ABSTRACT

My personal relation to play was formed in the context of being with babies and children, especially my own. The idea of play was appealing to me in the abstract as an undergraduate reading the radical Freudians (Marcuse, Brown), Nietzche, and Schiller, and later when I read Winnicott and Milner, but I was not yet sure what play could mean in adult analysis. Play as a developmentally crucial part of infancy I encountered when I discovered infancy research and the studies of face-to-face interaction in the work of Stern & Beebe (Stern, 1974a & b; Beebe & Stern, 1977). But my felt sense was of having rediscovered the ability to play, as if my experience of play with my own parents came back to me when I had a baby of my own.

In particular, there were songs. My father sang, finding an appropriately themed song for every possible occasion, and so I found myself inventing songs for my child as a way to soothe and comfort, but also to narrate and enliven our shared daily life. One of the songs I made up for my rapprochement toddler son was the song to thematize the “No!” (see Spitz, 1957). The tune of the theme of the Lone Ranger (otherwise known as the William Tell Overture), also beloved in childhood, fit my intentions and it went something like this: “A No and a No and a Yes Yes Yes; a No and a No and a Yes Yes Yes! No and No, Yes and Yes, NOOOO… and YES YES YES! No and No and No and No, and Yes and Yes and Yes Yes Yes …” And so on.

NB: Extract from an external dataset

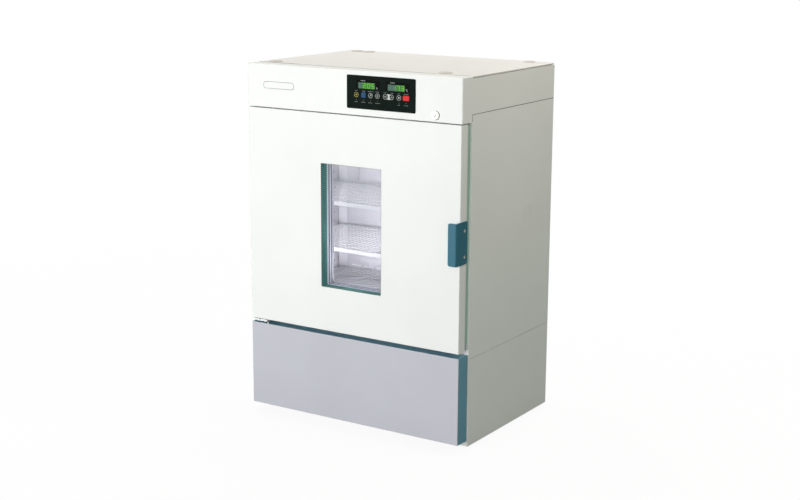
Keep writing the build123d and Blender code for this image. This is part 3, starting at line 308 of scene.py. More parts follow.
def piped(name, colour):
    """Bare copper tube, dulled and darkened in patches."""
    made = Finish(name, Metallic=1.0)
    age = made.remap(made.noise(35, 5), 0.0, 1.0, 0.35, 0.65)
    made.feed("Base Color", made.blend(age, colour, scaled(colour, 0.55)))
    made.feed("Roughness", made.remap(age, 0.22, 0.48, 0.0, 1.0))
    made.relief(made.noise(500, 2), 0.02 * MM)
    return made.material


WHITE, LID = (0.845, 0.852, 0.842, 1.0), (0.84, 0.825, 0.80, 1.0)
TEAL, LAVENDER, BLUE = (0.145, 0.33, 0.44, 1.0), (0.515, 0.515, 0.575, 1.0), (0.04, 0.16, 0.23, 1.0)
BLACK_METAL, BLACK_PLASTIC, BLACK_RUBBER = (
    (0.018, 0.018, 0.019, 1.0), (0.022, 0.022, 0.023, 1.0), (0.02, 0.02, 0.02, 1.0)
)
OVERLAY, DISPLAY = srgb(13, 25, 21), srgb(7, 9, 8)
# Each enamel's fourth value is its painted edge tone: lighter on the white, lid and lavender (a painted
# highlight), darker on the teal and blue
FINISHES = {
    "white_enamel": enamel("enamel_white", WHITE, 0.42, scaled(WHITE, 1.04), Specular_IOR_Level=0.25),
    "lid_enamel": enamel("enamel_lid", LID, 0.42, scaled(LID, 1.1)),
    "cover_teal": enamel("enamel_teal", TEAL, 0.42, scaled(TEAL, 0.5), drift=0.06),
    "cover_lavender": enamel("enamel_lavender", LAVENDER, 0.42, scaled(LAVENDER, 1.15), drift=0.03),
    "handle_blue": enamel("enamel_blue", BLUE, 0.4, scaled(BLUE, 0.25), 0.9, 0.07, Specular_IOR_Level=0.2),
    "stainless": brushed("steel_brushed", (0.60, 0.592, 0.63, 1.0), 0.45, "X", metallic=0.35),
    "zinc_steel": plated("steel_zinc", (0.80, 0.80, 0.79, 1.0)),
    "shelf_coating": moulded("epoxy_white", (0.43, 0.44, 0.455, 1.0), 0.4, 700, 0.02, 0.03),
    "window_teal": hatched("spacer_teal", srgb(70, 128, 126), srgb(118, 172, 166), 5.4 * MM),
    "glass": glazed("glass_clear", (0.985, 0.99, 0.99, 1.0)),
    "gasket_rubber": moulded("rubber_gasket", srgb(160, 192, 178), 0.6, 500, 0.05),
    "frame_plastic": moulded("plastic_frame", (0.74, 0.75, 0.73, 1.0), 0.45, 700, 0.03, 0.03),
    "foam": foamed("foam_urethane", (0.70, 0.60, 0.33, 1.0)),
    "panel_black": moulded("overlay_black", OVERLAY, 0.5, 1600, 0.012, 0.1, Specular_IOR_Level=0.025),
    "display_black": moulded("window_black", DISPLAY, 0.3, 2000, 0.004, 0.15, Specular_IOR_Level=0.01),
    "button_dark": moulded("cap_dark", srgb(14, 24, 21), 0.45, 1500, 0.01, 0.1, Specular_IOR_Level=0.08),
    "button_yellow": moulded("cap_run", srgb(18, 26, 20), 0.45, 1500, 0.01, 0.1, Specular_IOR_Level=0.08),
    "button_blue": moulded("cap_blue", srgb(28, 74, 118), 0.45, 1500, 0.01, 0.06, Specular_IOR_Level=0.1),
    "button_red": moulded("cap_red", srgb(214, 44, 44), 0.45, 1500, 0.01, 0.06, Specular_IOR_Level=0.1),
    "chrome": brushed("steel_bright", (0.80, 0.79, 0.76, 1.0), 0.3, "Z", metallic=0.7),
    "plug_grey": moulded("silicone_grey", (0.82, 0.828, 0.815, 1.0), 0.5, 650, 0.03, 0.02),
    "lid_plug": moulded("rubber_beige", (0.62, 0.585, 0.54, 1.0), 0.5, 650, 0.03, 0.04),
    "circuit_green": circuit("board_green"),
    "aluminium_fins": finned("aluminium_sheet", (0.66, 0.68, 0.70, 1.0)),
    "copper": piped("copper_tube", (0.72, 0.36, 0.22, 1.0)),
    "black_metal": moulded("paint_black", BLACK_METAL, 0.38, 500, 0.03, 0.2, Coat_Weight=0.3),
    "black_plastic": moulded("plastic_black", BLACK_PLASTIC, 0.5, 1000, 0.04, 0.15),
    "black_rubber": moulded("rubber_black", BLACK_RUBBER, 0.75, 600, 0.06, 0.2),
    "nylon": moulded("plastic_nylon", (0.78, 0.76, 0.68, 1.0), 0.5, 800, 0.03, 0.03),
}
for part in frame["record"]["subparts"]:
    for place in frame["nodes"][part["node"]].material_slots:
        place.material = FINISHES[part["material_slot"]]

PRINT_GREY = moulded("print_grey", srgb(120, 128, 124), 0.5, 1800, 0.004, 0.12)
PRINT_WHITE = moulded("print_white", srgb(196, 202, 198), 0.5, 1800, 0.004, 0.08)
PRINT_YELLOW = moulded("print_yellow", srgb(214, 196, 40), 0.5, 1800, 0.004, 0.08)
PRINT_DARK = moulded("print_dark", srgb(18, 40, 66), 0.5, 1800, 0.004, 0.1)
LAMP_OFF = moulded("lamp_lens", srgb(96, 112, 100), 0.2, 900, 0.01, 0.15, Transmission_Weight=0.2)
SCREEN_DIM = glowing("screen_unlit", srgb(70, 100, 86), srgb(26, 56, 48), 0.3)
SCREEN_LIT = glowing("screen_lit", srgb(50, 104, 46), srgb(50, 128, 40), 0.45)
DIGIT_DIM = glowing("segment_unlit", srgb(84, 116, 102), srgb(50, 84, 70), 0.2)
DIGIT_LIT = glowing("segment_lit", srgb(100, 164, 58), srgb(120, 200, 56), 0.32)
BADGE_LINE = moulded("badge_line", srgb(92, 106, 132), 0.4, 1500, 0.006, 0.06)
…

This song expresses best the spirit of this paper, which celebrates the joy of No when Yes is its background—and vice versa.

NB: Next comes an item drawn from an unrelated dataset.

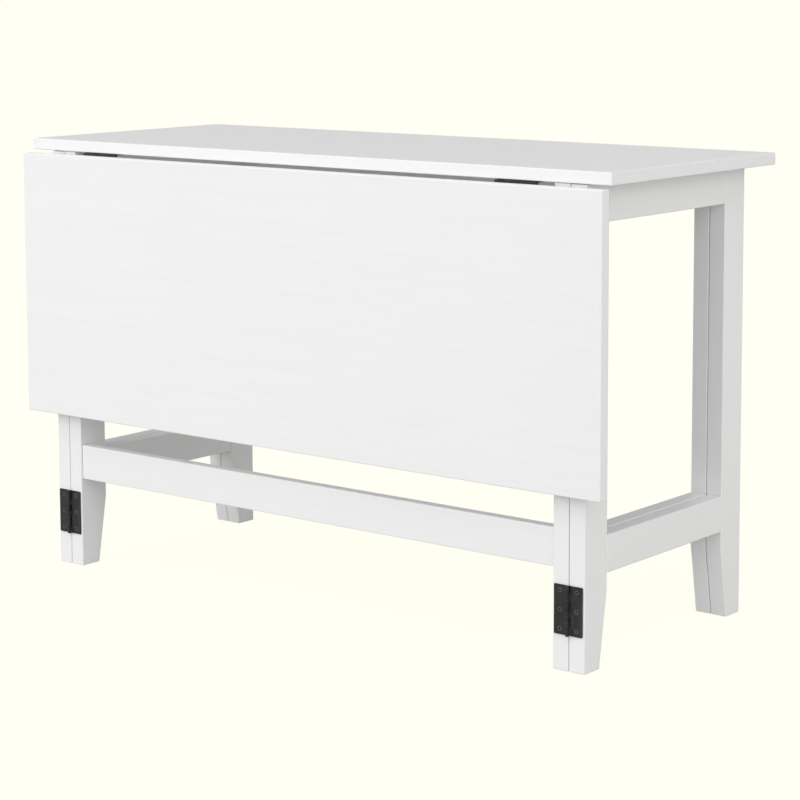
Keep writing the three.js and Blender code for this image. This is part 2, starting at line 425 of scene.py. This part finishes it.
# %% [markdown]
# ## Half-legs
# A half-leg is a straight bar whose foot is cut away on one side, the side that faces the other
# leg of its frame. The bar is bisected where the taper starts, the foot's edge on that side is
# slid inwards, and the edges are rounded as before. The fixed front and rear half-legs also have a
# counterbore for each bolt, which only shows when a gate is open.

# %% Tapered half-legs
FOOT_DEPTH = 0.040
TAPER_TOP = 0.116
HEAD_ROOM = 0.0004
BOLT_SINK = 0.0015
BOLT_HEAD = 0.0035


def make_leg(node, taper_to_rear):
    low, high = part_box(node)
    leg = start_block("made_" + node, low, high)
    choose_vertices(leg, lambda place: True)
    bpy.ops.mesh.bisect(plane_co=(0, 0, TAPER_TOP), plane_no=(0, 0, 1))
    close_mesh()
    edge = high.y if taper_to_rear else low.y
    slide = (high.y - low.y - FOOT_DEPTH) * (-1 if taper_to_rear else 1)
    choose_vertices(leg, lambda place: same(place.z, low.z) and same(place.y, edge))
    bpy.ops.transform.translate(value=(0, slide, 0))
    close_mesh()
    choose_edges(leg, lambda first, second: not (
        same(first.z, TAPER_TOP) and same(second.z, TAPER_TOP)))
    round_chosen_edges(FRAME_EASE)
    return leg


def cut_bolt_bore(leg, member, side):
    low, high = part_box(f"{member}_bolt_{side}")
    middle = (low + high) / 2
    head_radius = (high.z - low.z) / 2 + HEAD_ROOM
    leg_low, leg_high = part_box(f"{side}_frame_front_leg")
    outer = leg_high.x if side == "right" else leg_low.x
    bore = start_rod(
        "bore", head_radius, 2 * (BOLT_SINK + BOLT_HEAD), (outer, middle.y, middle.z), 40,
        (0, math.pi / 2, 0))
    combine(leg, bore, "DIFFERENCE")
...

For this chapter, the Both/And and the Yes/And discussed in Chapter 5 needed to be sublated (aufgehoben—modified and integrated) with the equally important and sometimes paradoxical relation of Yes-And-No. In Part I of the chapter I propose the importance of embracing the No as part of the movement already highlighted from enactment to play. The recuperating of the No, using it to amplify rather than foreclose meaning, restores the tension between the two sides of the opposition, thus creating the Third. In Part II, the clinical discussion, I consider a treatment involving much negation and intolerance of being with the Other. It also illustrates the war between dissociated selves, in which at first it seems that Only one can live. This then necessitates a dramatic enactment in relation to the patient’s history of violent trauma in which the moral Third could 182be encountered and the experience of a lawful world could be authenticated. I am deeply grateful to “Jeannette” for sharing her story and her words, for teaching me.